SSTIninja
A constraint-aware Server-Side Template Injection exploitation tool — empirically benchmarked against 4 peer tools across 10 vulnerable targets.
Abstract
SSTIninja treats template-injection exploitation as a search problem:
a Searcher walks the live Python object graph from a seed value to a
callable target (e.g. os.popen), producing an
abstract path; a Renderer then turns that path into a payload
string under arbitrary syntactic constraints (forbidden chars, banned
keywords, length budgets, hardened sandboxes).
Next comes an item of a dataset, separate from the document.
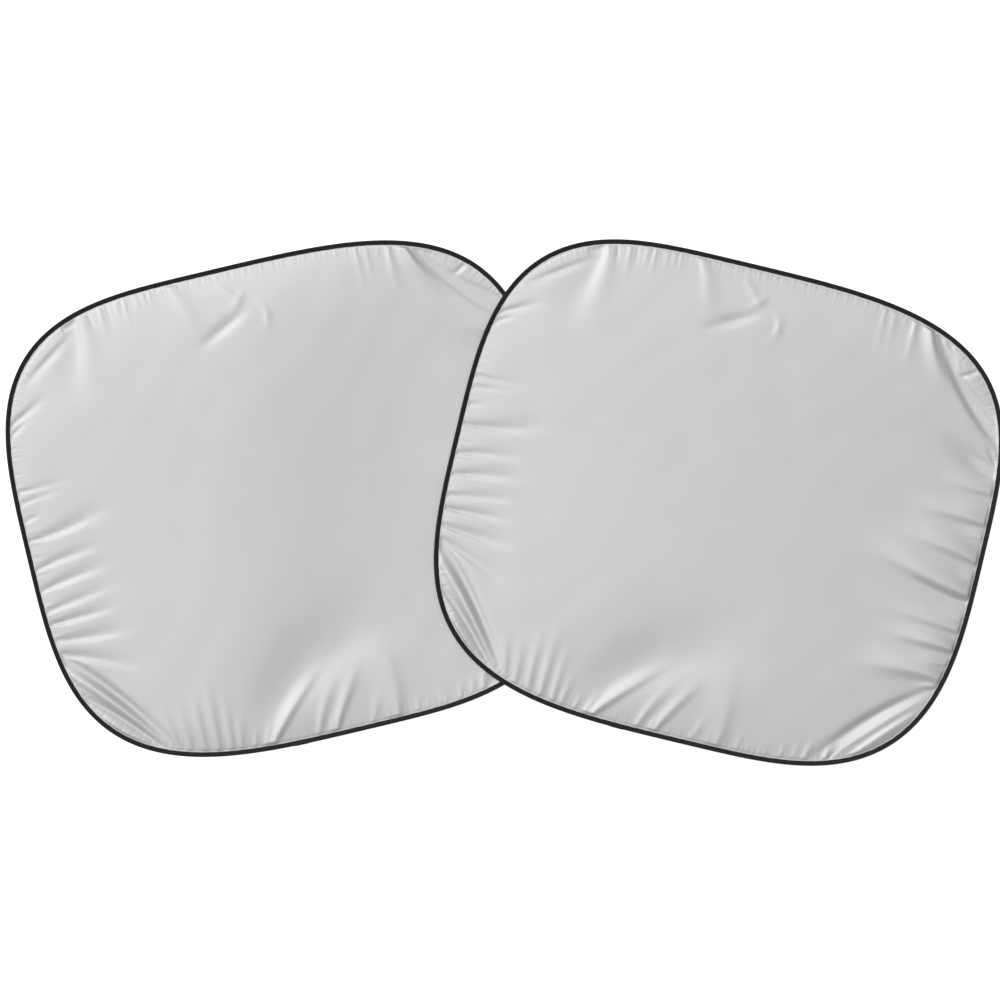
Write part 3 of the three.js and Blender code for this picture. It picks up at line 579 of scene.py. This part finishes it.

The two are orthogonal
components, allowing payload-shape obfuscation without re-doing search.
The HTTP front-end then probes a remote target — fingerprinting the
template engine via boundary-marked math probes, mapping forbidden tokens
via differential reflection, optionally enumerating
__subclasses__() remotely — then composes a constraint-aware
exploit and verifies it via a random sentinel echoed back through the
response.
Headline result
On the 9-target local_flask benchmark — covering bare Jinja2,
multiple sandbox configurations, a WAF-style filter, two non-Jinja2
engines (Mako, Tornado), and two negative cases — SSTIninja is the
only tool to score 100% on detection, exploitation, and WAF/sandbox bypass
simultaneously, while running 3–100× faster than other detect+RCE peers.
Per-target results
Each row is one HTTP target; each column is one tool's verdict.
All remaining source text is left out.